The Environment Agency estimates that 1.5 percent of the UK’s electricity needs could be generated through hydropower schemes. CIWEM and the EA will be examining the challenges in the planning and delivery of hydropower schemes at their joint conference Hydropower - Opportunities, Challenges and Sharing Best Practice.

Every potential hydropower site is different as there are considerable variations in hydrology, terrestrial and aquatic ecology, fisheries and flood risk between different sites. This means that a one-size-fits-all approach to managing their impacts is not feasible, but a consistent assessment framework is essential. Poorly designed hydropower schemes can have serious impacts on the local river environment, particularly on fish populations, and on flood risk for properties downstream of the installation.

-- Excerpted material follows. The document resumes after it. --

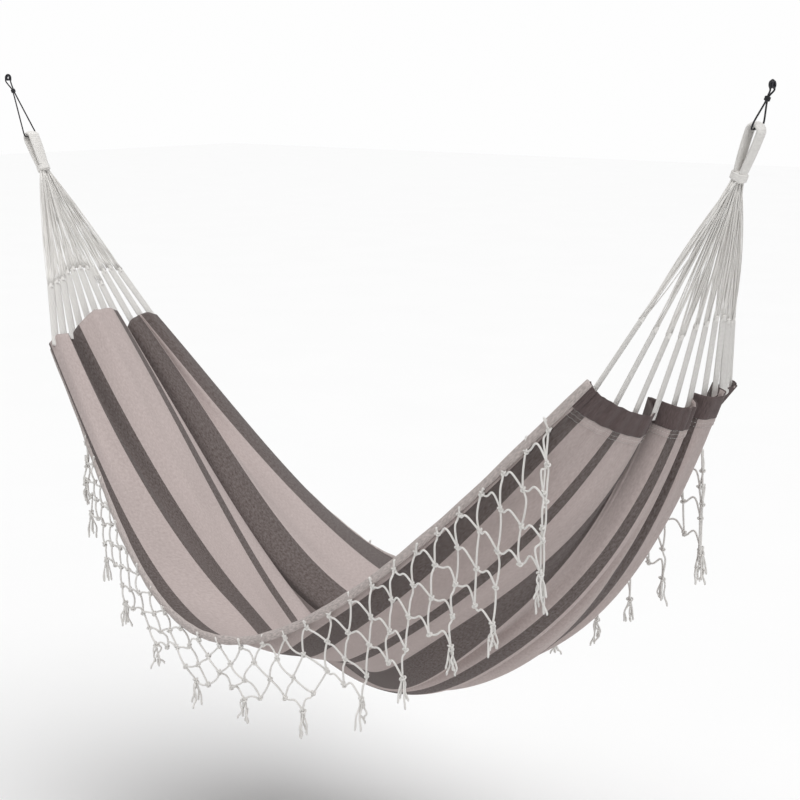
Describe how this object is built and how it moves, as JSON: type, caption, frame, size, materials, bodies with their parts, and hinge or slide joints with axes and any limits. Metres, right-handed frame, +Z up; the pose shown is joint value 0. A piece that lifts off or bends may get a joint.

In August 2009, the Environment Agency published Good Practice Guidance for small-scale hydropower schemes, providing clear guidance for developers on how schemes should be designed to meet environmental and flood risk legislation. The Environment Agency is now in the process of reviewing the document and wishes to gather feedback from its use to inform the publication of an updated version later this year. A major programme of work also has been launched by the Environment Agency to support the sustainable development of hydropower to ensure that permit applications are dealt with rapidly and efficiently. The aim of this conference is to provide delegates with an update on the current progress, including identifying new opportunities, tackling environmental challenges and streamlining the permitting process.

The keynote address will be given by EA Chairman Lord Chris Smith and will include presentations from The Angling Trust and the British Hydropower. Hydropower - Opportunities, Challenges and Sharing Best Practice is relevant for regulators, developers, environmental practitioners, consultants, scientists and engineers and will take place on 23rd June at SOAS, London.